Specifically, the bill directs the Forest Service to work with the public to develop new trails -- in and around -- the wilderness to expand public access to this remarkable landscape.

That leads me to the third benefit of this bill: Wilderness will contribute to the local economy. Even during the bad economy of the last two years, the outdoor industry retail sales have actually increased. That means more people are going out -- more often -- into our wildlands and the gateway communities that serve them. People looking for easy and quick access to nature in its purest form will see the Wild Sky as a destination. The recreational economy appears to have grown even in difficult times, and I hope this bill will help improve the economies of these gateway communities.
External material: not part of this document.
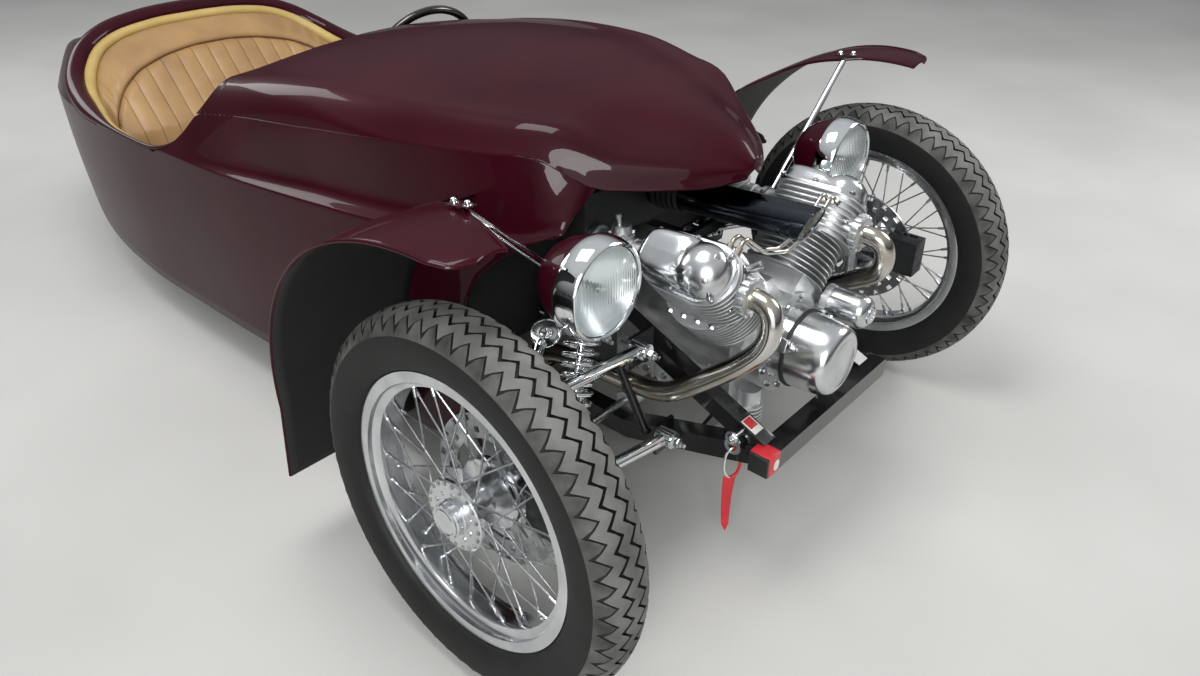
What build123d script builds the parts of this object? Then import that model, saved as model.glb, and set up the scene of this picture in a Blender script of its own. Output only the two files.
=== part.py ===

Another driving purpose behind the bill is the inclusion of low elevation lands in Washington state wilderness. Low-land areas in some of our current wilderness in the Cascades make up around only 6% of the designated lands. This proposal is made up of around 30% low-land areas and brings in important salmon areas into our wilderness system. These lands are a central component of the proposal.

Mr. Chairman, I would like to acknowledge all the witnesses who came from Washington state to provide testimony today. Ed Husmann is a long time member of the community and is representing the Snohomish County Farm Bureau. John Postema is another member of the Snohomish County Farm Bureau and is a local business owner. Mike Town has spent years in the Wild Sky area and knows as mush about the lands involved as anyone I’ve met. Mark Heckert, President of the Washington Wildlife Federation, represents the large number of hunters and fishermen who support the legislation.

Again, Mr. Chairman, your kind words last year -- and the time this subcommittee and its staff have expended on the legislation -- is all truly appreciated. I stand ready to work with you and the Committee on addressing any legitimate outstanding issues. I believe the Wild Sky Wilderness Act is significant for the state and local communities and hope it will be moved by the Committee soon."